И он взглянул на своего оруженосца такими глазами, которые нельзя было обмануть. Но старик и не желал обманывать, он уже собрался с силами.
— Да, король готов, наследник Амалунгов, ты должен умереть, — ответил он, — рука смерти уже простерта над тобою. Ты не увидишь заката солнечного.
— Хорошо, — ответил Теодорих, не дрогнув ни одним мускулом. — Вот видишь, тот грек, которого я выслал отсюда, обманул меня на целый день. А мне нужно мое время.
— Ты хочешь опять позвать священника? — с неудовольствием спросил Гильдебранд.
— Нет, они уже больше не нужны мне.
— Сон так хорошо подкрепил тебя, — радостно вскричал оруженосец, — он разогнал тень, которая так долго омрачала твою душу. Хвала тебе, Теодорих, сын Теодемера, ты умрешь, как король-герой.
— Я знаю, — улыбаясь сказал король, — что ты не любил видеть священников у моей постели. И ты прав, — они не могли мне помочь.
— Но кто же помог тебе?
— Бог и я сам. Слушай! И эти слова будут нашим прощаньем. Пусть это будет моей благодарностью тебе за пятьдесят лет твоей верности. Тебе одному — не моей дочери, не Кассиодору, а только одному тебе я открою, что так мучило меня. Но сначала скажи мне: что говорит народ, что думаешь ты об этой ужасной тоске, которая так овладела мною и свела в могилу?
— Вельхи говорят, что тебя мучит раскаяние за казнь Боэция и Симмаха.
— А ты поверил этому?
— Нет. Я не мог думать, чтобы тебя могла смущать кровь изменников.
— И ты совершенно прав. Быть может, по закону они не заслуживали смерти. Но они были тысячу раз изменники. Они изменили моему доверию, моей привязанности. Я ставил их, римлян, выше, чем лучших из людей моего народа. А они в благодарность захотели овладеть моей короной, вступили в переписку с византийским императором; какого-то Юстина и Юстиниана предпочли моей дружбе. Нет, я не раскаиваюсь, что казнил неблагодарных.

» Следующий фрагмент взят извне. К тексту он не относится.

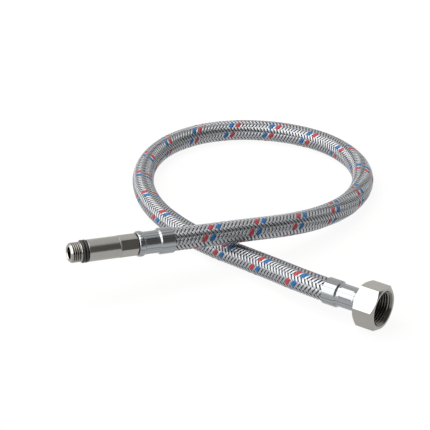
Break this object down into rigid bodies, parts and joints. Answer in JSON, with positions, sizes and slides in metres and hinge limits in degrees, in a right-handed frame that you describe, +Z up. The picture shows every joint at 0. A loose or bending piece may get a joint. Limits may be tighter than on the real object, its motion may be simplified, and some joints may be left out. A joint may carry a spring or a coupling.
{
  "type": "flexible tap connector",
  "caption": "Flexible braided tap connector: long M10 tail with O-rings, crimped ferrules and a G3/8 swivel nut, lying in one loose loop.",
  "frame": {"origin": "on the surface that the hose lies on, below the middle of the fittings' common box", "axes": "+X is the swivel nut's axis, pointing out of the nut; +Z is up from the surface"},
  "size_m": [0.2062, 0.2269, 0.0309],
  "materials": {
    "nickel_brass": "nickel-plated brass, satin",
    "bright_steel": "bright drawn stainless steel",
    "steel_braid": "woven stainless wire with one red and one blue tracer",
    "black_rubber": "matt black rubber"
  },
  "bodies": {
    "hose": {"braided_sleeve": "steel_braid", "inner_hose": "black_rubber", "m10_tail": "nickel_brass", "o_ring_front": "black_rubber", "o_ring_rear": "black_rubber", "tail_ferrule": "bright_steel", "nut_insert": "nickel_brass", "washer": "black_rubber", "nut_ferrule": "bright_steel"},
    "nut": {"swivel_nut": "nickel_brass"}
  },
  "joints": [
    {"name": "nut_swivel", "type": "hinge", "parent": "hose", "child": "nut", "pos_m": [0.066, 0.0273, 0.01093], "axis": [1, 0, 0], "continuous": true}
  ]
}
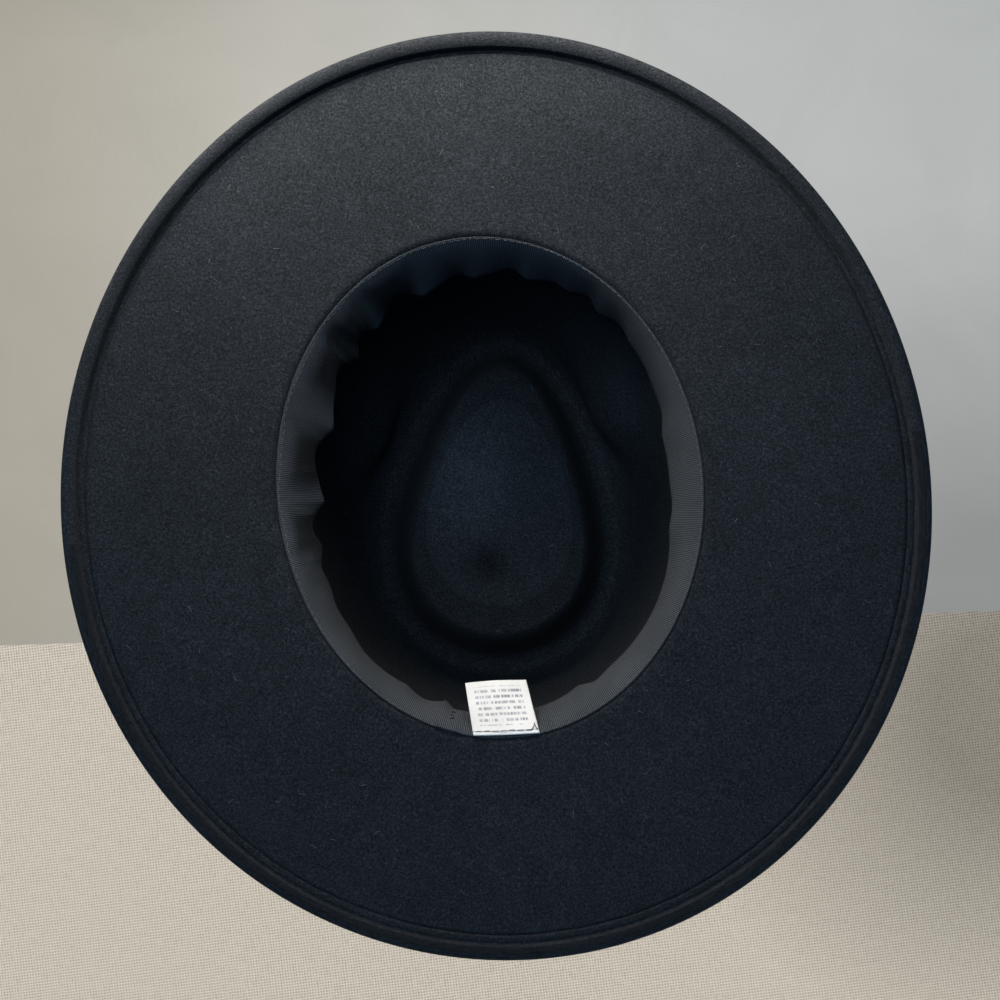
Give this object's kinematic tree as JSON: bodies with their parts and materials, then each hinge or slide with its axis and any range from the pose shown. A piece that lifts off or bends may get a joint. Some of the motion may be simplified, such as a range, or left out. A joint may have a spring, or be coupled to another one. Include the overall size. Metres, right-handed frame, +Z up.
{
  "type": "wide-brimmed felt hat",
  "caption": "Wide flat-brimmed felt hat with a teardrop-dented crown, pinched front, ribbon sweatband, wired folded edge and a belt with a working buckle.",
  "frame": {"origin": "middle of the brim's outline, on the surface that the brim rests on", "axes": "+Z up through the crown, -Y the front (the brow), +X the wearer's left"},
  "size_m": [0.3425, 0.367, 0.116],
  "materials": {
    "felt": "matt pressed wool with a short nap",
    "ribbon": "ribbed grosgrain, dull",
    "label_satin": "white satin, soft sheen",
    "dark_thread": "spun thread",
    "pale_thread": "spun thread",
    "spring_wire": "drawn wire",
    "ferrule_metal": "crimped tube",
    "belt_leather": "imitation leather, satin",
    "buckle_metal": "aged nickel"
  },
  "bodies": {
    "hat": {"felt_body": "felt", "brim_wire": "spring_wire", "wire_joiner": "ferrule_metal", "hem_stitches": "dark_thread", "sweatband": "ribbon", "sweatband_stitches": "pale_thread", "sweatband_lap_stitches": "dark_thread", "belt_strap": "belt_leather", "belt_fold_stitches": "dark_thread", "belt_tacks": "dark_thread"},
    "label": {"care_label": "label_satin", "label_stitches": "dark_thread"},
    "buckle": {"buckle_frame": "buckle_metal"},
    "prong": {"buckle_prong": "buckle_metal"},
    "keeper": {"keeper_loop": "belt_leather", "keeper_stitches": "dark_thread"}
  },
  "joints": [
    {"name": "label_flap", "type": "hinge", "parent": "hat", "child": "label", "pos_m": [-0.00894, 0.09613, 0.00487], "axis": [0.9955, 0.0948, 0], "range_deg": [-6, 50], "stiffness_Nm_per_rad": 0.00045},
    {"name": "buckle_pivot", "type": "hinge", "parent": "hat", "child": "buckle", "pos_m": [0.08676, 0.0079, 0.01906], "axis": [0, 0, 1], "range_deg": [0, 8]},
    {"name": "prong_pivot", "type": "hinge", "parent": "buckle", "child": "prong", "pos_m": [0.08676, 0.0079, 0.01906], "axis": [0, 0, 1], "range_deg": [0, 3]},
    {"name": "keeper_slide", "type": "slide", "parent": "hat", "child": "keeper", "axis": [-0.2221, 0.975, 0], "range_m": [-0.003, 0.003]}
  ]
}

Я их презираю. Но говори дальше: ты сам, что ты думал?
— Король, твой наследник — еще дитя, а кругом — враги.
Больной наморщил брови.
— Ты ближе к истине. Я всегда знал, в чем слабость моего государства, и в эти ужасные, бессонные ночи я плакал об этом, хотя по вечерам на пирах, перед иноземными послами, и выказывал гордую самоуверенность. Старик, я знаю, что ты считал меня слишком самоуверенным. Но никто не должен был видеть меня унывающим. Никто, — ни друг, ни враг. Трон мой колебался, я видел это и стонал, но только тогда, когда был один со своими заботами.